Playback Article: Creative BC Launches Reel Green Five-Year Plan
September 15, 2017
Creative BC has launched a five-year strategic plan for its Reel Green environmental initiative to establish best practices and green tactics for BC-based productions.

The plan is supported by 13 production sector organizations in the province, including William F. White International, Vancouver Film Studios and the Canadian Motion Picture Association (CMPA).

It identifies four major priorities, each with its own measurable goals. The first priority is education, with the Reel Green initiative aiming to teach stakeholders about the environmental and social implications of film and TV production and to provide solutions. One goal laid out in the plan is to offer a carbon literacy course by 2021, to be designed by the British Academy of Film and Television Arts.

Reel Green’s second priority is engagement, with the program aiming to bring together industry stakeholders for a sustainable production solutions roundtable, which will discuss solutions for implementation.

Communicating more openly and broadly about sustainability is another priority, and, lastly, the initiative aims to provide more resources and be at the forefront of sustainable production best practices.

“One thing that people fear when you ‘green’ an industry is that it’s going to have additional costs. What we’re going to be showing here through the strategic plan and through the tactics and best practices is that it actually is going to be a cost-saving measure when you start implementing these tactics and plans,” Robert Wong, vice-president of Creative BC told Playback Daily. 

Last year, Creative BC teamed up with the Vancouver International Film Festival to present the Sustainable Production Forum.
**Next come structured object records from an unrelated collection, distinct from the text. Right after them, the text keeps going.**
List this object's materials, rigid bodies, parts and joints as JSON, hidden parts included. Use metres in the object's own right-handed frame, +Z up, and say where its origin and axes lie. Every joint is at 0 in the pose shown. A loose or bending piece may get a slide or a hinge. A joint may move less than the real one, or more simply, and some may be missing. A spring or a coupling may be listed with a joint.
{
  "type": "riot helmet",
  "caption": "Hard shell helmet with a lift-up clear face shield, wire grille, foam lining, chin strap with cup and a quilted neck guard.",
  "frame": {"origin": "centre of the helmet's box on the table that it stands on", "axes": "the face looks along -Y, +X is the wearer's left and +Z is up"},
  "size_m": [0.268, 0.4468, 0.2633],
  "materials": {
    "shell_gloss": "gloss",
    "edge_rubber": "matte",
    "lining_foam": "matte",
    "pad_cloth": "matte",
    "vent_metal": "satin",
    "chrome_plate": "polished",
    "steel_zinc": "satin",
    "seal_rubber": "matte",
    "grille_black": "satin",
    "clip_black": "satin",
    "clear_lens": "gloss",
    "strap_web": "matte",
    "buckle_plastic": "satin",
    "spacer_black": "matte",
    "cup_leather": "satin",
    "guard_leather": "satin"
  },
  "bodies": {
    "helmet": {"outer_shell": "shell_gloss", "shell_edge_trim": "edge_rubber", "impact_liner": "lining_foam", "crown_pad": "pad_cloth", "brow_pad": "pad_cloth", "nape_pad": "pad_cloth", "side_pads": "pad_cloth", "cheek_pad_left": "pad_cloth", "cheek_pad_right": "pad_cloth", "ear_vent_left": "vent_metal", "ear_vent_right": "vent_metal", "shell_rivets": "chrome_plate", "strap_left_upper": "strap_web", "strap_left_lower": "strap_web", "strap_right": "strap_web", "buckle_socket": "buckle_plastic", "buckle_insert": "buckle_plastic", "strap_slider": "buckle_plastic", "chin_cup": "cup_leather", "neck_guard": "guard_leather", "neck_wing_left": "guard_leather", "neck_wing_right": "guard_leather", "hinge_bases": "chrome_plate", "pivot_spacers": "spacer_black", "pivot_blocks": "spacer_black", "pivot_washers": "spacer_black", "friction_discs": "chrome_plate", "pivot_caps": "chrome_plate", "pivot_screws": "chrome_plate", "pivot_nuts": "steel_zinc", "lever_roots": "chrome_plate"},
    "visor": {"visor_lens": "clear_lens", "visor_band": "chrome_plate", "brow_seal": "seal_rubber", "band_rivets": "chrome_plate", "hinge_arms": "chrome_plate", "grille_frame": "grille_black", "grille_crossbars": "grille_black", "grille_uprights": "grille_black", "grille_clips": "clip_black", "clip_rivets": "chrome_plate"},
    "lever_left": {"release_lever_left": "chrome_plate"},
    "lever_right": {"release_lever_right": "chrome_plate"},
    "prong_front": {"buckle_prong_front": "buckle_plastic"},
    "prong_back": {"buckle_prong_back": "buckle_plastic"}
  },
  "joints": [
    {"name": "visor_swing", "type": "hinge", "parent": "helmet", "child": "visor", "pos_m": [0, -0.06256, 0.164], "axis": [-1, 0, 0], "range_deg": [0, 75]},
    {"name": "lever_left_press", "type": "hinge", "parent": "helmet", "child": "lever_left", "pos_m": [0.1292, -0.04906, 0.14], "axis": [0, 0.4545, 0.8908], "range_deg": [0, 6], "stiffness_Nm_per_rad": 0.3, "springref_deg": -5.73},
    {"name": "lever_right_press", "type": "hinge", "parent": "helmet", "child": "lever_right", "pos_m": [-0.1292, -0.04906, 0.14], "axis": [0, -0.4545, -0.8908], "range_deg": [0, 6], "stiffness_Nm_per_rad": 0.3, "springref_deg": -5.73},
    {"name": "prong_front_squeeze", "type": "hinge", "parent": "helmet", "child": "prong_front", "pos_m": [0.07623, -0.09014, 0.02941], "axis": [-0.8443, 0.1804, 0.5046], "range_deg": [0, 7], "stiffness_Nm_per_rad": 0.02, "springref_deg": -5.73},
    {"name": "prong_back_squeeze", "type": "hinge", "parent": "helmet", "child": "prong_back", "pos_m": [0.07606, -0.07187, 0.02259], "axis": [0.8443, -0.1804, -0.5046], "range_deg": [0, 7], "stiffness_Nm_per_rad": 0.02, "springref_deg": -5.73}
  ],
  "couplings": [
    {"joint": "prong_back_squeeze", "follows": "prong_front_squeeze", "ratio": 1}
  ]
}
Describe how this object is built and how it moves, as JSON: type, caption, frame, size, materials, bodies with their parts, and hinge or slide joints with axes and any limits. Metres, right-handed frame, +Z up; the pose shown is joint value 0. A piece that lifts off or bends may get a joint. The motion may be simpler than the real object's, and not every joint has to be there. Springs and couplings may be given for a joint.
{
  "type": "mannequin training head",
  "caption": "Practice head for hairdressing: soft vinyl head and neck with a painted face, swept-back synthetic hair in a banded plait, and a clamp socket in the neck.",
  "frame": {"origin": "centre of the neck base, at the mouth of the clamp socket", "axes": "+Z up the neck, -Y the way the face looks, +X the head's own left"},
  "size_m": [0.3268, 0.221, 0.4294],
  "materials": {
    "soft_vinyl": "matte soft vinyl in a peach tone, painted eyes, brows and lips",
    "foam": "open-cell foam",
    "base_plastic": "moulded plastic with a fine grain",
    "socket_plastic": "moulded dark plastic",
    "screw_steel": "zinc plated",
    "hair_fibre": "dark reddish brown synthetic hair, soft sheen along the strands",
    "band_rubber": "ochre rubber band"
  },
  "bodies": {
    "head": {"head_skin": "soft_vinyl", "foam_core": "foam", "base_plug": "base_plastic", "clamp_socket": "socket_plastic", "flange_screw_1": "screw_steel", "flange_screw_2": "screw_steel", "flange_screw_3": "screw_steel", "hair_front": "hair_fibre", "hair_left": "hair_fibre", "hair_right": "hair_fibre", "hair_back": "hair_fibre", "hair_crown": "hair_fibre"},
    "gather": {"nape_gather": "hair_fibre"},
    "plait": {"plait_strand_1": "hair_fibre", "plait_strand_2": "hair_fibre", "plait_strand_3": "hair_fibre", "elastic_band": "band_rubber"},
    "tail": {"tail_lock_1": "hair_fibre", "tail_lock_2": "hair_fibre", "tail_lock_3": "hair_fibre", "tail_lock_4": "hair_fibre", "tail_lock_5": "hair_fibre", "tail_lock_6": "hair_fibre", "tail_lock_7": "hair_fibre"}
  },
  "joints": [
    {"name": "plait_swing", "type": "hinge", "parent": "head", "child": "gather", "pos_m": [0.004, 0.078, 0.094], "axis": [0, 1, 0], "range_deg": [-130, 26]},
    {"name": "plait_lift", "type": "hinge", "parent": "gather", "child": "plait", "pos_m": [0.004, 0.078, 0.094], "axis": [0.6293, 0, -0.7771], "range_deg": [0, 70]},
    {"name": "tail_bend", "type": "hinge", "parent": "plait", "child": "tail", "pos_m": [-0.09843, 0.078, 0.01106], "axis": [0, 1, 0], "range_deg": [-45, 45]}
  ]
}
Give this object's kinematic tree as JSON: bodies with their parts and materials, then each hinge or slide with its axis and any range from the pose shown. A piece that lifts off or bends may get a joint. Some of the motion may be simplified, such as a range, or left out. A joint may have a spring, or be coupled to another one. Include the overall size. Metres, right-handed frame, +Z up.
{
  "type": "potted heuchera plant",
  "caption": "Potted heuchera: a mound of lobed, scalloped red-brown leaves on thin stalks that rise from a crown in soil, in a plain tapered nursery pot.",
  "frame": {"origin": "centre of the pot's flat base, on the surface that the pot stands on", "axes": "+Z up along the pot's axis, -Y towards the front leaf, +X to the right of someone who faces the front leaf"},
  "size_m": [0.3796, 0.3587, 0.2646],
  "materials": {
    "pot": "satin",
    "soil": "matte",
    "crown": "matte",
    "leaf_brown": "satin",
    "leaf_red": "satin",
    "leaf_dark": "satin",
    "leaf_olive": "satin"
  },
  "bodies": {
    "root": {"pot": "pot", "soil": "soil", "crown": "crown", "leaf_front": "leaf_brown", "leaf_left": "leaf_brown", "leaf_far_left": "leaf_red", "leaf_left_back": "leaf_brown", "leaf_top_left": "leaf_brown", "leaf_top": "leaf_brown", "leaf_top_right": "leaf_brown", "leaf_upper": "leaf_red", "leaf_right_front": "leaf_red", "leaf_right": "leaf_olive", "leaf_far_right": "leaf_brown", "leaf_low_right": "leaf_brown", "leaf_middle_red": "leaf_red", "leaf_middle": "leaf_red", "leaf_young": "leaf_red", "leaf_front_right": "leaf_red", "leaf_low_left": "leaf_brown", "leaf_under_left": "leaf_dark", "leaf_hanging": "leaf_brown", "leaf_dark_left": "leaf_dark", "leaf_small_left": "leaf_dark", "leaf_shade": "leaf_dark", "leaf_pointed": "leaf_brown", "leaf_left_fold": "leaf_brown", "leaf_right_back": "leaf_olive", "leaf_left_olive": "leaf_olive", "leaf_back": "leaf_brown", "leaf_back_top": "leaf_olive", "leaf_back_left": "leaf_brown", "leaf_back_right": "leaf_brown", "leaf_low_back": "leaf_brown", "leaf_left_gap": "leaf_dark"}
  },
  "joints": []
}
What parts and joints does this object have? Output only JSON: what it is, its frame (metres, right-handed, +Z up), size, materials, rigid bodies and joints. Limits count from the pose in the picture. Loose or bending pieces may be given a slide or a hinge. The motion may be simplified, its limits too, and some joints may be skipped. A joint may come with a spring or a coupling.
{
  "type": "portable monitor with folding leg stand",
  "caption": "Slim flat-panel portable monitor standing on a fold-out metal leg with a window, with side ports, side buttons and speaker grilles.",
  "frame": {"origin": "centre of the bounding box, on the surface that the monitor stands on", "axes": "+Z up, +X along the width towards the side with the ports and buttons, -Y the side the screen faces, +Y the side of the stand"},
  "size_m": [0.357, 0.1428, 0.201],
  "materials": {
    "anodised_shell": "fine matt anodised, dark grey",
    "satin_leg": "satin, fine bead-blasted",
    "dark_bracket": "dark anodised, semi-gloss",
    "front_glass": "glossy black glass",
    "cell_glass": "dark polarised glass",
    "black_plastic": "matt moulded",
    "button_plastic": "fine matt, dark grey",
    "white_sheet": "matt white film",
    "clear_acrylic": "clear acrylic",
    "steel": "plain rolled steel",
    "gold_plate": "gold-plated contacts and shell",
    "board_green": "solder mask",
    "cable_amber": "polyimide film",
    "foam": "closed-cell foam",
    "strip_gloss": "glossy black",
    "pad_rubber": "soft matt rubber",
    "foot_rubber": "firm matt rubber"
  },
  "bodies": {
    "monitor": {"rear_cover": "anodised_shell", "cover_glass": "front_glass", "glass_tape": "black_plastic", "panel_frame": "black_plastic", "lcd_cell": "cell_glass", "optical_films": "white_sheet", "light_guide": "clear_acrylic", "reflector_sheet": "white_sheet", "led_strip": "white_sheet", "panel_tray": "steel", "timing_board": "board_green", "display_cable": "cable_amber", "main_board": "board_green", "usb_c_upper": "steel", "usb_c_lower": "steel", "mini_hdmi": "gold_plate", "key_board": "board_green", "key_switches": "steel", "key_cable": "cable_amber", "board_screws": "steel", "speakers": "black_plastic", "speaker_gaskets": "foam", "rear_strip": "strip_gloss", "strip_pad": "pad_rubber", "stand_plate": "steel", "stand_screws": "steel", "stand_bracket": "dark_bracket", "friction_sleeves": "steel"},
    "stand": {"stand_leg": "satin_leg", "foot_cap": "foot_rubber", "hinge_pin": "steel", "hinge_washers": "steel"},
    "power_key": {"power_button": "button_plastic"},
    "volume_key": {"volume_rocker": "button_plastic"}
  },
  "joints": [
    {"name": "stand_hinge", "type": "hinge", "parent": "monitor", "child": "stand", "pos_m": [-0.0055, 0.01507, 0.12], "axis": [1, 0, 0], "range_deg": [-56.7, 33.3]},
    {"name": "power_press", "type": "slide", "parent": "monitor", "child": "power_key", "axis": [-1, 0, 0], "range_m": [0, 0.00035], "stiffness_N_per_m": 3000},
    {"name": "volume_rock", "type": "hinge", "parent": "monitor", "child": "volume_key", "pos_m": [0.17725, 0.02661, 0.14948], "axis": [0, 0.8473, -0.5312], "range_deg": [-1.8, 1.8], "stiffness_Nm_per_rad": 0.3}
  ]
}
It showcased a case study on Vancouver-shot The X-Files, which found that found that, by implementing certain best practices (like a no-idling policy and scouring recycled materials for set design), the production not only diverted more than 81% of its total waste from the landfill, it also generated nearly $41,000 in savings.

Wong said he hopes the plan will speak to the wider industry and demonstrate that parties from across the production community can come together to improve the environmental impact of the industry.